PS: Farmer cites Gabriel Landini & Rene Zandbergen’s paper (funny, that), though points out that Zipf’s Law is an ineffective tool for differentiating language-based texts from non-language-based texts. Just so you know…

3 thoughts on “Indus script & Markov models…

  1. Dennis on April 29, 2009 at 6:36 am said:

    Hi Nick! A few half-baked comments from one who’s spent little time on the Indus script.

    Do the glyph statistics you quote really make it unlike known languages? The count of 300-400 symbols suggests some logographic or symbolic system. What, for instance, would you see with the use of Chinese characters in a highly specialized usage, say for weather data or naval signaling? (In fact, you ought to be able to get good stats for naval codes!)

    Another thought that occurs to me is of some limited logographic systems I’ve seen for Africans and Native Americans. These are relatively small sets of symbols for limited communication. In fact, hobo symbols are similar. I discuss such things on my site The Symbols of Mankind (yes, I know my graphics are pathetic.)

    I can see how Indus script might be something like that. Also, what would you find in the early history of Sumerian cuneiform, as it was just getting started?

    Finally, I’ve always been skeptical of the value of Zipf’s Law. It is indeed true that some non-language things follow it. Also, engineers used to say, “Anything makes a straight line on log-log paper.” In other words, everything follows a power law to some extent, and that’s what Zipf’s Law is.

    A while back, I read a fascinating book called The Social Atom by Mark Buchanan. It’s the most intriguing thing I’ve read on human behavior in a long time! Somewhere in there he gave an explanation of why Zipf’s Law is so pervasive. Remind me to look it up.


  2. The report by scientists in Science magazine is an important contribution to language studies. It provides for an analysis of structural patterns which are the characteristic of languages.

    A very important characteristic of languages is the semantic structure, that is, the underlying meanings of spoken words of languages. It is the ‘meaning’ which provides a structure even for short sequences of, say, an average of five symbols used on Indus script.

    A major omission in the script studies so far is the arbitrary distinction made between so-called ‘pictorial motifs’ and ‘signs’. As in Egyptian hieroglyphs, it is possible that the entire corpus of Indus script is composed of glyphs — such as a rim of a narrow-necked jar, rimless pot, fish, svastika, antelope, elephant, tiger looking back, crocodile, ligatured animal body with three heads of one-horned heifer, short-horned bull, antelope, person seated in penance.

    Unless all the glyphs are decoded in a logical cluster, taking into account the media used for inscriptions (such as terracotta bangles, copper plates, metallic weapons, tablets, seals), the decoding will not be complete.

    The error made by Sproat et al is in assuming that a script has to be syllabic or alphabetic and in not evaluating the possibility of the glyphs representing words, spoken rebus (use of similar sounding words to connote substantive messages).

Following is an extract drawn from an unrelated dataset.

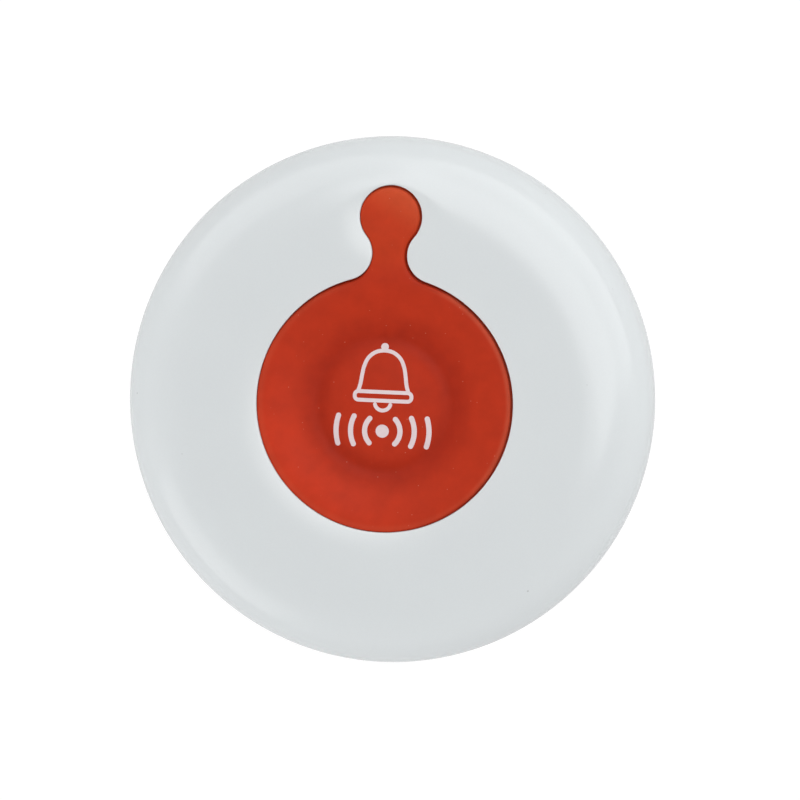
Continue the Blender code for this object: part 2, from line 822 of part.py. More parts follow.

    This website presents two pure tin ingots with inscriptions and proving them to be rosetta stones representing tin metal. Who else but metallurgists could have had the competence to inscribe on metallic weapons and on copper plates? This website also underscores the fact that during historical periods, early punch-marked coins from mints used the same corpus of glyphs pointing to a continuum in culture in ancient India.The conclusions drawn are that the glyphs get encoded within one semantic category — repertoire of mints and of mine workers, pointing to the link between two great inventions: invention of writing and invention of metal alloying.

    These conclusions have to be evaluated by any further scientific studies within the context of the continuum of language evolution as a cultural marker of an extensive civilization.

    See 8 albums of Sarasvati hieroglyphs and decoding at


  3. Šuruppag on November 15, 2013 at 1:05 am said:

    Rao published a solution to the Indus valley script in the 90s which he died believing to be correct. Whether you believe his translation or not his comparative method was ingenious and excellent.